*PROBLEM DESCRIPTION*:
Give the lines again exactly, from the one holding "hide_parts(NODE)" to the last line of the listing below, both ends included and nothing added.

*DATA PROVIDED*:
(begin)
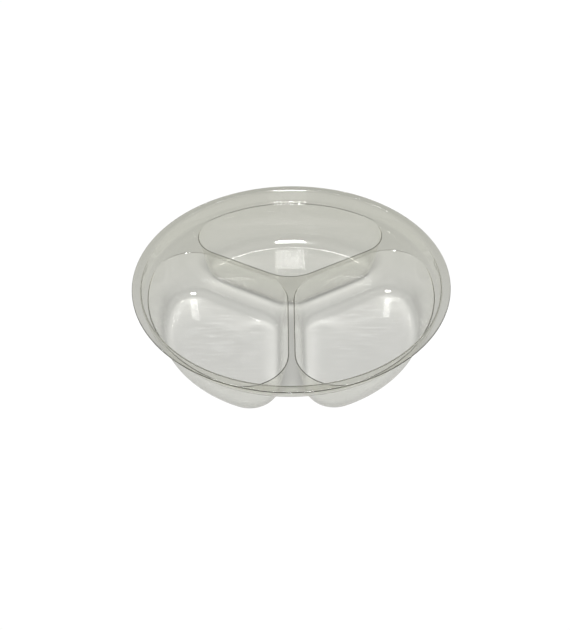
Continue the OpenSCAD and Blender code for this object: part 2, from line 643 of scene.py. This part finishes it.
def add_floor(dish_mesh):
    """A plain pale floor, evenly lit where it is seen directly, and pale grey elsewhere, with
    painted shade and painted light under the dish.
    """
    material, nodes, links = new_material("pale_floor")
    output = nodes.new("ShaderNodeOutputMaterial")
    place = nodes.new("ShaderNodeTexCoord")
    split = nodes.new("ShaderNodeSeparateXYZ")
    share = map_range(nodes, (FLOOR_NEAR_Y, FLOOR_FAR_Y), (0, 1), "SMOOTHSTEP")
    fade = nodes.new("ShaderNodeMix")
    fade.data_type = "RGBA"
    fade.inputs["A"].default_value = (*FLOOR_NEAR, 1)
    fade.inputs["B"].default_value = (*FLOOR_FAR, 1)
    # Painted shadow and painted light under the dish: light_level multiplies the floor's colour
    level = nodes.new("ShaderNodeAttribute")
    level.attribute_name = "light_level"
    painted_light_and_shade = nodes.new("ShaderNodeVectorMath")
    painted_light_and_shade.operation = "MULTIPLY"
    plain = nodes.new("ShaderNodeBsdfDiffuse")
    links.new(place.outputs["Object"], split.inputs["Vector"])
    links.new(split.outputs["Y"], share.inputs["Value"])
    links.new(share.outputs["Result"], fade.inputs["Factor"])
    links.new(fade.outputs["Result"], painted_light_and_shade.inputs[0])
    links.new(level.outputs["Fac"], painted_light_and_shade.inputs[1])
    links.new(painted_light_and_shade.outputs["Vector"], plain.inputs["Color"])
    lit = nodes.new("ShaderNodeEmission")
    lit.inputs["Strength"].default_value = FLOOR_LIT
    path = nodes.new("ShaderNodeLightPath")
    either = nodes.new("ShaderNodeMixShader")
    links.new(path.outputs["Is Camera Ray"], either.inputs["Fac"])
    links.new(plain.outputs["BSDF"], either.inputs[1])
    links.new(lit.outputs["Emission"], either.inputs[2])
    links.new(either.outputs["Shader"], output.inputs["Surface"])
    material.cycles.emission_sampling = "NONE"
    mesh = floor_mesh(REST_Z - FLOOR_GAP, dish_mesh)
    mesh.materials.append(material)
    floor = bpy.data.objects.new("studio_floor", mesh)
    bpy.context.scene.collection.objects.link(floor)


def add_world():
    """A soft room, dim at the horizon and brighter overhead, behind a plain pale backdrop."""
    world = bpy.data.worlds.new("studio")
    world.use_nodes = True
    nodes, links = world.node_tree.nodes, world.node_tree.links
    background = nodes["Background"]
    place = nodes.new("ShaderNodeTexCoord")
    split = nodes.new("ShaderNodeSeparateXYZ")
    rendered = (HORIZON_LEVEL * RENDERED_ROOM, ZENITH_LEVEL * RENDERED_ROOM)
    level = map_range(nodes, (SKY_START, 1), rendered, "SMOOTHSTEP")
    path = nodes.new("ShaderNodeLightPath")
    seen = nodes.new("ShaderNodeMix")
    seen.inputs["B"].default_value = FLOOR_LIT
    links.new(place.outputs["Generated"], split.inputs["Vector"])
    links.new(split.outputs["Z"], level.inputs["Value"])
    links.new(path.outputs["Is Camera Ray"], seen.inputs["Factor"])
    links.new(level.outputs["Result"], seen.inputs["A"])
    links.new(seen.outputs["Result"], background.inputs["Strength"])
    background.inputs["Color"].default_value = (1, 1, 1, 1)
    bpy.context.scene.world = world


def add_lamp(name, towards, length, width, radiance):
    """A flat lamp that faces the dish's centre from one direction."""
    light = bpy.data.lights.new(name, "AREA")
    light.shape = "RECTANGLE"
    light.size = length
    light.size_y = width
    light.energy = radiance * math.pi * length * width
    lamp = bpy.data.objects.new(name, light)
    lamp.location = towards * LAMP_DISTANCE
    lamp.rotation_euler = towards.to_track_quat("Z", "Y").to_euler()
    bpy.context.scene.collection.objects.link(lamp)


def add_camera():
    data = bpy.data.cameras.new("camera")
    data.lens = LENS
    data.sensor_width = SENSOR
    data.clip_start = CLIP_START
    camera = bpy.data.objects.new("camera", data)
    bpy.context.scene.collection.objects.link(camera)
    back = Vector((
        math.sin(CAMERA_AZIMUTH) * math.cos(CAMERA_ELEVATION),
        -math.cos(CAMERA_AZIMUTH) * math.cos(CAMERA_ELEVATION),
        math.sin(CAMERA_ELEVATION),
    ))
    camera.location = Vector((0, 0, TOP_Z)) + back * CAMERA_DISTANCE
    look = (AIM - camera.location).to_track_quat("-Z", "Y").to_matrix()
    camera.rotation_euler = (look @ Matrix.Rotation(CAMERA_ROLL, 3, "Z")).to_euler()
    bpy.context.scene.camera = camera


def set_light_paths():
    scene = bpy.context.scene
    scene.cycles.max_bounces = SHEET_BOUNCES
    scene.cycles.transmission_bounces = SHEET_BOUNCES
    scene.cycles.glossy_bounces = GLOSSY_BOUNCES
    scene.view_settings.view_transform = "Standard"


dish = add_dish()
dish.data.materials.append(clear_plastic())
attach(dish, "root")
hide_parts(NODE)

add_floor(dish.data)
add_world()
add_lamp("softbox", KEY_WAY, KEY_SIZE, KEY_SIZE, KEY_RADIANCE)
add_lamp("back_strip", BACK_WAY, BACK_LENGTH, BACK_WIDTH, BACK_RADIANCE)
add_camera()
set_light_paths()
(end)
*REPLY*:
hide_parts(NODE)

add_floor(dish.data)
add_world()
add_lamp("softbox", KEY_WAY, KEY_SIZE, KEY_SIZE, KEY_RADIANCE)
add_lamp("back_strip", BACK_WAY, BACK_LENGTH, BACK_WIDTH, BACK_RADIANCE)
add_camera()
set_light_paths()